Other Books Related to Waiting for the Barbarians

Novels such as Nadine Gordimer’s Burger’s Daughter and July’s People, André Brink’s A Dry White Season, and Alan Paton’s Cry, the Beloved Country all center, in some way, around the historical development of apartheid in South Africa and/or its effects on people in South African society.
Key Facts about Waiting for the Barbarians
  • Full Title: Waiting for the Barbarians
  • When Written: The latter half of the 1970s
  • Where Written: South Africa
  • When Published: October 27, 1980
  • Literary Period: The Anti-Apartheid Movement in Literature; Postmodernism
  • Genre: Postmodern fiction, Contemporary novel
  • Setting: The novel takes place in an unnamed, fictional country that in some ways resembles real-world South Africa and in others seems as if it is from Medieval or Roman times
  • Climax: The climax arguably occurs when the magistrate, having escaped from his jail cell, disrupts Colonel Joll and his men’s public torture of four barbarian prisoners.

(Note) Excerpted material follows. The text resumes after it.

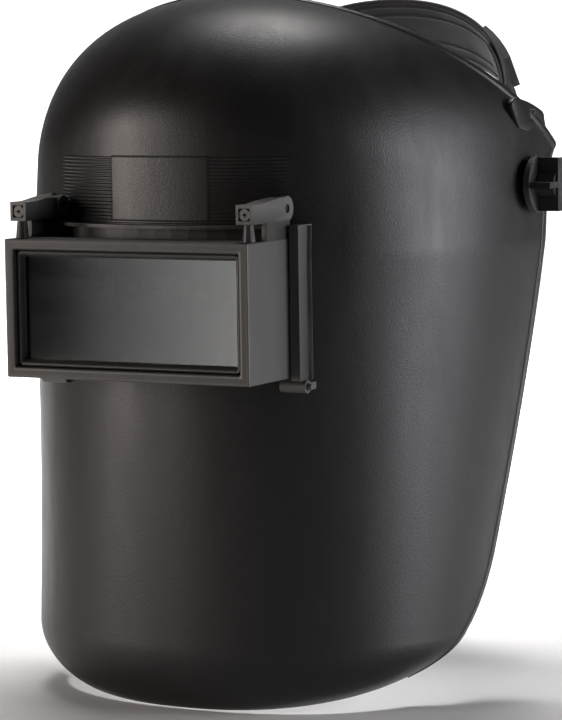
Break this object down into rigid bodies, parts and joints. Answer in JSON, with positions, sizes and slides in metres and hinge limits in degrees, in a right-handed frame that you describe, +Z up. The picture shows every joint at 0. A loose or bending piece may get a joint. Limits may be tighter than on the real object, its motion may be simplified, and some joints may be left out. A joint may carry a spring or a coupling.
{
  "type": "welding helmet",
  "caption": "Black head-worn welding helmet with a flip-up filter box on the front, a tilting shell and a ratchet headband.",
  "frame": {"origin": "midway between the two head pivots, on the shell's tilt axis", "axes": "+X to the wearer's left, -Y out of the front, +Z up with the helmet worn level"},
  "size_m": [0.2544, 0.2785, 0.3028],
  "materials": {
    "shell": "fine stipple, semi-matte black",
    "frame_plastic": "smooth moulded dark grey-black",
    "clear_glass": "polished clear plate",
    "filter_glass": "polished very dark green-black plate",
    "steel": "bright zinc-plated",
    "strap_plastic": "flexible black plastic, satin",
    "knob_plastic": "black moulded plastic, satin gloss",
    "washer_rubber": "matte rubber",
    "soft_pad": "black foam with a woven face"
  },
  "bodies": {
    "headgear": {"headband_front": "strap_plastic", "sweatband": "soft_pad", "headband_rear_left": "strap_plastic", "headband_rear_right": "strap_plastic", "crown_strap_left": "strap_plastic", "crown_strap_right": "strap_plastic", "crown_clip": "knob_plastic", "strap_rivet_left": "steel", "strap_rivet_right": "steel", "pivot_bolt_left": "steel", "pivot_bolt_right": "steel", "tilt_stop_left": "strap_plastic", "tilt_stop_right": "strap_plastic", "ratchet_housing": "strap_plastic", "ratchet_cover": "strap_plastic", "nape_pad": "soft_pad"},
    "shell": {"shell": "shell", "lens_holder_base": "frame_plastic", "base_clamp_frame": "frame_plastic", "base_screw_1": "steel", "base_screw_2": "steel", "base_screw_3": "steel", "base_screw_4": "steel", "safety_lens": "clear_glass", "safety_lens_frame": "frame_plastic", "hinge_pin_left": "steel", "hinge_pin_right": "steel", "latch_pin_left": "frame_plastic", "latch_pin_right": "frame_plastic", "tilt_lever_left": "frame_plastic", "tilt_lever_right": "frame_plastic", "friction_washer_left": "washer_rubber", "friction_washer_right": "washer_rubber"},
    "flip_front": {"flip_frame": "frame_plastic", "front_bezel": "frame_plastic", "cover_lens": "clear_glass", "filter_lens": "filter_glass", "friction_plunger_left": "steel", "friction_plunger_right": "steel", "plunger_spring_left": "steel", "plunger_spring_right": "steel", "plunger_plug_left": "frame_plastic", "plunger_plug_right": "frame_plastic"},
    "tension_knob_left": {"tension_knob_left": "knob_plastic"},
    "tension_knob_right": {"tension_knob_right": "knob_plastic"},
    "ratchet_knob": {"ratchet_knob": "knob_plastic", "ratchet_pinion": "frame_plastic"},
    "rack_left": {"rack_left": "strap_plastic"},
    "rack_right": {"rack_right": "strap_plastic"}
  },
  "joints": [
    {"name": "shell_tilt", "type": "hinge", "parent": "headgear", "child": "shell", "pos_m": [0, 0, 0], "axis": [-1, 0, 0], "range_deg": [0, 60]},
    {"name": "lens_flip", "type": "hinge", "parent": "shell", "child": "flip_front", "pos_m": [0, -0.1215, -0.0044], "axis": [-1, 0, 0], "range_deg": [0, 90]},
    {"name": "tension_left", "type": "hinge", "parent": "headgear", "child": "tension_knob_left", "pos_m": [0.12, 0, 0], "axis": [1, 0, 0], "range_deg": [0, 360]},
    {"name": "tension_right", "type": "hinge", "parent": "headgear", "child": "tension_knob_right", "pos_m": [-0.12, 0, 0], "axis": [-1, 0, 0], "range_deg": [0, 360]},
    {"name": "ratchet_turn", "type": "hinge", "parent": "headgear", "child": "ratchet_knob", "pos_m": [0, 0.1, -0.028], "axis": [0, -1, 0], "range_deg": [0, 120]},
    {"name": "rack_left_slide", "type": "slide", "parent": "headgear", "child": "rack_left", "axis": [-1, 0, 0], "range_m": [0, 0.013]},
    {"name": "rack_right_slide", "type": "slide", "parent": "headgear", "child": "rack_right", "axis": [1, 0, 0], "range_m": [0, 0.013]}
  ],
  "couplings": [
    {"joint": "rack_left_slide", "follows": "ratchet_turn", "m_per_rad": 0.006},
    {"joint": "rack_right_slide", "follows": "ratchet_turn", "m_per_rad": 0.006}
  ]
}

The magistrate confronts Joll directly, in front of nearly the entire fort’s populace, and attempts to publicly accuse him of malice and inhumanity. However, he is unable to get his words out, and Joll and his goons severely beat the magistrate down, and then escort him back to his cell.
  • Antagonist: Colonel Joll
  • Point of View: First-person, from the magistrate’s point of view

Extra Credit for Waiting for the Barbarians

Greek Inspiration. J.M. Coetzee named the novel after a poem with the same title, by the Greek poet Constantine P. Cavafy.

Opera. The American composer Philip Glass wrote an opera based on and named after Waiting for the Barbarians.